The Capture of Arrow and the Making of HMS Whiting
The schooner Arrow, bound from Bordeaux for Baltimore, was seized pursuant to British Orders in Council as she was trading with France. Arrow, whose cargo included silk, brandy, champagne, almonds, dress goods and toys was captured by the Royal Navy frigate HMS Andromache (38) Captain Sir George Tobin, on 8 May 1812. The capture of Arrow was one of the final captures under the Orders in Council - which were repealed on 16 June 1812 – two days prior to America’s declaration of war.
As distressing as the Orders in Council were to Americans, the greatest insult to American pride stemmed from the interdiction of American Naval and Merchant shipping and came in the form of impressment. As a result of her various blockades and naval activity against France, Great Britain was in dire need of seamen. Under normal circumstances, if the captain of a British warship needed men he would enter a British port and engage a press gang to fill the empty ranks. At sea, he might stop a neutral ship and take off any bona fide British subjects or persons who were "presumed" to be British subjects. This practice precipitated The Leopard Affair which involved HMS Leopard attacking USS Chesapeake off Virginia, severely damaging the frigate Chesapeake, killing three American seamen and wounding 18 others. America was outraged. Anglo-American relations further deteriorated.

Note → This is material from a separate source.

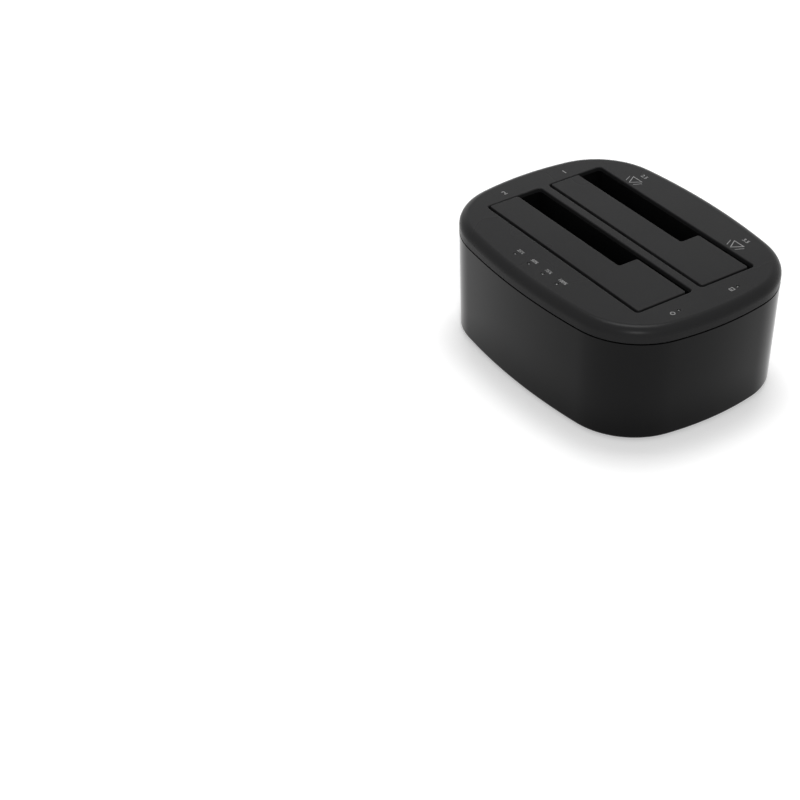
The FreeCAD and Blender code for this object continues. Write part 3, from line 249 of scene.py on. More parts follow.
def round_steps(centre, radius, start, stop, steps):
    """Places along a quarter round, as inset and height, between two directions in degrees."""
    places = []
    for step in range(steps + 1):
        turn = math.radians(start + (stop - start) * step / steps)
        places.append((centre[0] + radius * math.cos(turn), centre[1] + radius * math.sin(turn)))
    return places


def face_out(piece):
    """Turn every face of a closed piece outwards."""
    work = bmesh.new()
    work.from_mesh(piece.data)
    bmesh.ops.recalc_face_normals(work, faces=work.faces)
    work.to_mesh(piece.data)
    work.free()


def carve(piece, tool, operation="DIFFERENCE"):
    """Take the tool's solid away from the piece, or fuse it on, and drop the tool."""
    face_out(tool)
    modifier = piece.modifiers.new("carve", "BOOLEAN")
    modifier.object = tool
    modifier.operation = operation
    modifier.solver = "EXACT"
    evaluated = piece.evaluated_get(bpy.context.evaluated_depsgraph_get())
    carved = bpy.data.meshes.new_from_object(evaluated)
    piece.modifiers.clear()
    piece.data = carved
    bpy.data.objects.remove(tool)


def fuse(piece, *parts):
    """Melt more moulded forms into a piece."""
    for part in parts:
        carve(piece, part, "UNION")


def smooth(piece, sharp=32):
    """Smooth shading that keeps creases, with flat areas left flat."""
    piece.data.shade_smooth()
    piece.data.set_sharp_from_angle(angle=math.radians(sharp))
    weighted = piece.modifiers.new("flat areas", "WEIGHTED_NORMAL")
    weighted.keep_sharp = True


def ring_round(centre, radius, count, axis, level):
    """Points of a circle across one axis, at a level along that axis."""
    points = []
    for index in range(count):
        turn = 2 * math.pi * index / count
        across, up = radius * math.cos(turn), radius * math.sin(turn)
        if axis == "Z":
            points.append(Vector((centre[0] + across, centre[1] + up, level)))
        elif axis == "Y":
            points.append(Vector((centre[0] + across, level, centre[1] + up)))
        else:
            points.append(Vector((level, centre[0] + across, centre[1] + up)))
    return points


def turned(name, centre, profile, axis="Z", count=48):
    """A turned solid from pairs of radius and level, closed at both ends."""
    rings = [ring_round(centre, radius, count, axis, level) for radius, level in profile]
    piece = loft(name, rings)
    face_out(piece)
    return piece


def rounded_ring(low, high, radius, grow, level, axis="Z", steps=6):
    """A rectangle with round corners, grown outwards, at a level along an axis."""
    points = []
    corners = [(high[0], high[1], 0), (low[0], high[1], 90), (low[0], low[1], 180), (high[0], low[1], 270)]
    for x, y, start in corners:
        middle_x = x - math.copysign(radius, x - (low[0] + high[0]) / 2)
        middle_y = y - math.copysign(radius, y - (low[1] + high[1]) / 2)
        for step in range(steps + 1):
            turn = math.radians(start + 90 * step / steps)
            across = middle_x + (radius + grow) * math.cos(turn)
            up = middle_y + (radius + grow) * math.sin(turn)
            points.append(Vector((across, up, level)) if axis == "Z" else Vector((across, level, up)))
    return points


SIDE_DRAFT = 0.85 * MM
SEAM_BEVEL = 0.25 * MM
SEAM_GROOVE = 0.5 * MM
FOOT_ROUND = 1.5 * MM
INNER_WALL = 3.25 * MM
LEDGE_INSET = 4.8 * MM
LEDGE_LOW = 4.2 * MM
LEDGE_HIGH = 6.0 * MM


def draft_at(height):
    """How far the drafted side is drawn in at a height."""
    return SIDE_DRAFT * (seam - height) / (seam - foot)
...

Seaman Kidd's desperate plea, which appeared in the 29 August 1810 issue of the Salem newspaper Essex Register of Essex County, Massachusetts, bore grim testimony to a political reality:
'James Kidd, of Haverhill, Mass. is an impressed Seaman on board His B.M,'s Brig Grasshopper, and wishes his friends to make application for his release'
Impressment was most certainly offensive to Americans. However, as problematical as British impressments were for America, the French were not without fault. Napoleon lied outright to President Madison when he claimed he repealed the Decrees of Berlin and Milan. The Decree of Berlin, pronounced a French blockade of English ports; and the Milan Decree, maintained France would confiscate any ship having any contact with British ports, boarded by British officers or paid a British tax. The French were still seizing American ships on the high seas. Between 1803 and 1812 the French and British seized 1500 American vessels.
Arrow was sent in to Plymouth for adjudication with 6 seamen and 2 marines as a prize crew. Arrow was brought into Plymouth together with the American Schooner Tantivey, under escort of HMS Armide (38) Captain Lucius F. Handyman, Arrow's crew arrived in Plymouth before the declaration of war by America, in which case there was no reason for them to have been taken to Dartmoor Prison.
Between 15 June 1812 and 2 January 1813 Arrow was in Plymouth Dockyard re-fitting for Royal Navy Service as HMS Whiting, with Lt. George Hayes R.N. in command. On 25th February she sailed for the Bay of Biscay to join HMS Iris, HMS Medusa, HMS Scylla, HMS Surveillante, HMS Sparrow, and HMS Bramble operating against American privateers and the trade between America and France.